Not just new wine, but all things. The old—the old rites, the old temple, the old way of marriage, the old Adam and Eve, the old way sinners relate to each other and to God—everything old had passed away, had come to their end, their conclusion in Jesus Christ. And in Him the new had come—the new rites, the new temple, the new marriage which has no end, the new way sinners relate to each other and to God. It’s all fulfilled in Him. It’s all fulfilled in Jesus Christ, in the Word of the creator become flesh to re-create, to make all things new again. In Him, it is finished—a new creation, a new order with new life, where sin, death, and the power of the devil are overcome and where moth and rust cannot destroy.

And this is what our Lord reveals in the first of His signs. That despite how bad, how sinful, how negligent, how unloving, how disrespectful we have been or are, how much we abuse Him and His love, that despite all that, He came to make all things new. It is not yet too late. He loves you and thus he gives up His life to protect you, to keep you safe, to cleanse you and sanctify you. You are always new and perfect because of Him and His love. He came to forgive you and renew you. He came so that you would delight in His will and walk in His Word to the glory of His holy Name.

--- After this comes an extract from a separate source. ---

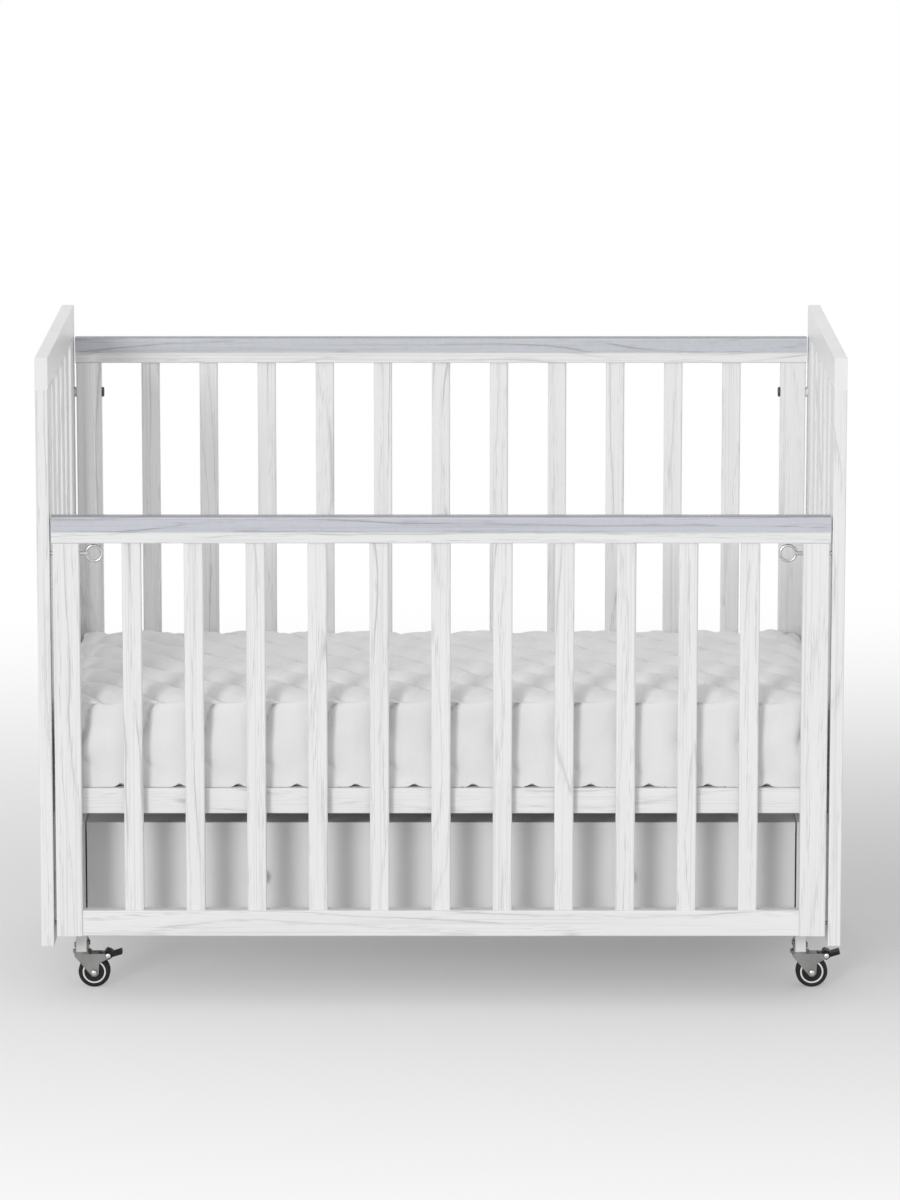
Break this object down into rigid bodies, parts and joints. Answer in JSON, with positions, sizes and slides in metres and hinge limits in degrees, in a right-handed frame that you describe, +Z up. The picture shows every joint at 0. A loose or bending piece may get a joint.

So rejoice and delight in the Lord, your Bridegroom. For he comes, even now, with new wine, the best wine, to gladden your hearts. And so our Lord gives to them and also to you a life enlivened, enhanced, and textured, a life lived with new joy, new intensity, new awareness, and a new openness to one another and to God. For the wine that He gives is His blood, shed for the forgiveness of sins. Come, then, have your sins forgiven and your hearts gladdened. For you are his dearly beloved. Amen.